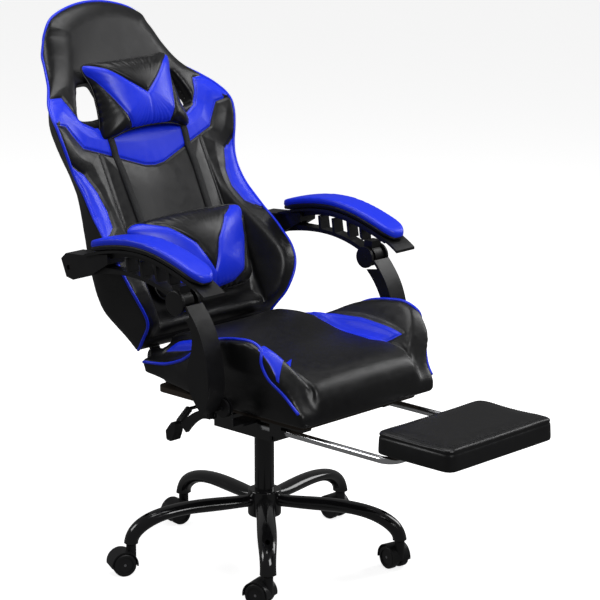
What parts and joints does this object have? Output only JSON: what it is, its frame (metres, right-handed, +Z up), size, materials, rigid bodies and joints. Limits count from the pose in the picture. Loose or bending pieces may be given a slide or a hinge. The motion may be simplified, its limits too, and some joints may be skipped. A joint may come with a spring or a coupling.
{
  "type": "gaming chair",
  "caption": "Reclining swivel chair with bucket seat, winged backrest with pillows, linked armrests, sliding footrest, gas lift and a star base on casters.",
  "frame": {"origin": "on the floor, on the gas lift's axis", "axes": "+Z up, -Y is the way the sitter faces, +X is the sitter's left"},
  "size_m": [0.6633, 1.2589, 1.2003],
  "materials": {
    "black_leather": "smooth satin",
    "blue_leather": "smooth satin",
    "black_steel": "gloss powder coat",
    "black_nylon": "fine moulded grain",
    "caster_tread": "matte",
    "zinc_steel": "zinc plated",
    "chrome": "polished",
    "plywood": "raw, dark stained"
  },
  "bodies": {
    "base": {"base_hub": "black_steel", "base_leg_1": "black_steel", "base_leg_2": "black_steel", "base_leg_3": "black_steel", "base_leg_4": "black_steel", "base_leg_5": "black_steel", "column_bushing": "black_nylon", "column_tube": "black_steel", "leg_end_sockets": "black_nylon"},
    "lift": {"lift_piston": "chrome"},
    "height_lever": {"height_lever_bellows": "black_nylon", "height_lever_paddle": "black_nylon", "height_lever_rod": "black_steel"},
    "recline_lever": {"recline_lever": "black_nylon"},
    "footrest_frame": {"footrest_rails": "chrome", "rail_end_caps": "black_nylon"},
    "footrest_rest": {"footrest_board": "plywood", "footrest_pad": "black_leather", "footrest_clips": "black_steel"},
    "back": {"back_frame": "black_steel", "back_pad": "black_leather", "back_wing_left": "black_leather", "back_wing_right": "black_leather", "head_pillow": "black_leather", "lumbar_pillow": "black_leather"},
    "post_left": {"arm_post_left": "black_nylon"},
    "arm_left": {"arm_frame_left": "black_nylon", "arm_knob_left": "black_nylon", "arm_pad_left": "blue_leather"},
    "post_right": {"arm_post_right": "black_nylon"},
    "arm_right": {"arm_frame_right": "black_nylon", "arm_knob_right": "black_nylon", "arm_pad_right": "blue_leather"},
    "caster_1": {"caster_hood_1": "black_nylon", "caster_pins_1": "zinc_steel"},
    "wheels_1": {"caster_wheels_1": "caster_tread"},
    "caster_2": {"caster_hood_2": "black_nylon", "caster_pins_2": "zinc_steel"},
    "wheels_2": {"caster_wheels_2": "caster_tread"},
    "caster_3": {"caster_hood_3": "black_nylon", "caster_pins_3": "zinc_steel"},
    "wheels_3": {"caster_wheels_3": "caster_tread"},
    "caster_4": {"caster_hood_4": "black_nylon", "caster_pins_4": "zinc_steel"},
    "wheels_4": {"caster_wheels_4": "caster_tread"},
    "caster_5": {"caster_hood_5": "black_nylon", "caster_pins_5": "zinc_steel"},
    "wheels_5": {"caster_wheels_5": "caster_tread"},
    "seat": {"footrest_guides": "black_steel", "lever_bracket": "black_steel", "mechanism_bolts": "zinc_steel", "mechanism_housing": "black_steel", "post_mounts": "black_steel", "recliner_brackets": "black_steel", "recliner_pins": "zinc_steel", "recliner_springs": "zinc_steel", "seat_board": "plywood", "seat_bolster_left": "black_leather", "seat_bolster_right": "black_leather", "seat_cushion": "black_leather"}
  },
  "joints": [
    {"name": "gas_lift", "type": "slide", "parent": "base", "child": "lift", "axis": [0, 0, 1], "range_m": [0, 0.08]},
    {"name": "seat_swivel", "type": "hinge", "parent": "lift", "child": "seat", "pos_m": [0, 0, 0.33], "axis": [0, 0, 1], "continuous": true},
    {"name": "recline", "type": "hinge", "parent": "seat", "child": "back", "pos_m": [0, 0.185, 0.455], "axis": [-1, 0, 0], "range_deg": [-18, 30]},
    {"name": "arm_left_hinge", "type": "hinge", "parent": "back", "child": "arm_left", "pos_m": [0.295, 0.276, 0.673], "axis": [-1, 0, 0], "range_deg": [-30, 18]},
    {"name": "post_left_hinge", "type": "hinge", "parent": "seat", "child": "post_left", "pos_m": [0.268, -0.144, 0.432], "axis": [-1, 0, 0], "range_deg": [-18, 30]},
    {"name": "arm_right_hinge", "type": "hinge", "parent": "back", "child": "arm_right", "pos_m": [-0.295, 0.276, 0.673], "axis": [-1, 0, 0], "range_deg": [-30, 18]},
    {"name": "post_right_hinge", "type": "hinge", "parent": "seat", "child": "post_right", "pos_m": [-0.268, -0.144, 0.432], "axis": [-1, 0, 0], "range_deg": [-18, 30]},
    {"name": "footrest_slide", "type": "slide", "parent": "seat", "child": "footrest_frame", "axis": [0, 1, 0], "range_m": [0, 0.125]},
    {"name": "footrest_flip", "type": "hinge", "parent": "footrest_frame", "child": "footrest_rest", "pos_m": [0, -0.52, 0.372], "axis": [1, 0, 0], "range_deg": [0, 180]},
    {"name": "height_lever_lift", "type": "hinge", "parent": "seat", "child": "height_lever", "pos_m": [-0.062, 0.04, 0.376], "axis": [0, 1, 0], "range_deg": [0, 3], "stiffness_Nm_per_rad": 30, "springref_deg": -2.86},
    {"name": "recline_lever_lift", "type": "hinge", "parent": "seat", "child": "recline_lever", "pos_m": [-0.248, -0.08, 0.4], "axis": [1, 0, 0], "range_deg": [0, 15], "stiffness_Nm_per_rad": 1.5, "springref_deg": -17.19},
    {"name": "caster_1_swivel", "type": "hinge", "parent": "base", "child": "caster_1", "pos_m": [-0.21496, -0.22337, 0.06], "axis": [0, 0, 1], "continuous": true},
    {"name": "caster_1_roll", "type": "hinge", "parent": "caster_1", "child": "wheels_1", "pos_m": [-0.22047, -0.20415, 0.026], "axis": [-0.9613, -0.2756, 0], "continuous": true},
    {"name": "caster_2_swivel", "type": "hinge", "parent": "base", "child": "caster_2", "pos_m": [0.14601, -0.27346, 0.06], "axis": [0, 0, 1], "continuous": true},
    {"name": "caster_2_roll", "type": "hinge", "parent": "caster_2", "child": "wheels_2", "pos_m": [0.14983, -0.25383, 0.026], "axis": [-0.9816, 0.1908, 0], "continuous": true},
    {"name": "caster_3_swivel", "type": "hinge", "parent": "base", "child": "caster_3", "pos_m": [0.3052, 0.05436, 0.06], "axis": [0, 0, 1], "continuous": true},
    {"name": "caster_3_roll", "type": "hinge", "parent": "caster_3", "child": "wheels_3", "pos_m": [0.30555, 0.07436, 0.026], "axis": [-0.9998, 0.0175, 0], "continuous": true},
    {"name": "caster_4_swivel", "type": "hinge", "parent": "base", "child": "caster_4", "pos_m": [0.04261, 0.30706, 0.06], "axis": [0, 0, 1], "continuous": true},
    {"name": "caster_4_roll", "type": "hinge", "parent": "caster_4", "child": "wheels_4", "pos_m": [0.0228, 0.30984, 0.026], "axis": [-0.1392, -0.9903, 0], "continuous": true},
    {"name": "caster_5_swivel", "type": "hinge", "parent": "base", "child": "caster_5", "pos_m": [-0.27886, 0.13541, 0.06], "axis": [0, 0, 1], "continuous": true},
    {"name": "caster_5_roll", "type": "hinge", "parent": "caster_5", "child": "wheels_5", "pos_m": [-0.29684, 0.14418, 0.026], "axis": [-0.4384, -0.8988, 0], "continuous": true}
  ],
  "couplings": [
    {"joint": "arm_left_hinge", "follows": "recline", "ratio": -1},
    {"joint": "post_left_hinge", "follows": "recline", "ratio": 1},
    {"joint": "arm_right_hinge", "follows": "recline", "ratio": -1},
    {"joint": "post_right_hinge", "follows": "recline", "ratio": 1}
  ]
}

• **Directive**: Your task is to gather every line with the word "materials" and copy it.

• **Exercise solution**:
What parts and joints does this object have? Output only JSON: what it is, its frame (metres, right-handed, +Z up), size, materials, rigid bodies and joints. Limits count from the pose in the picture. Loose or bending pieces may be given a slide or a hinge. The motion may be simplified, its limits too, and some joints may be skipped. A joint may come with a spring or a coupling.
  "materials": {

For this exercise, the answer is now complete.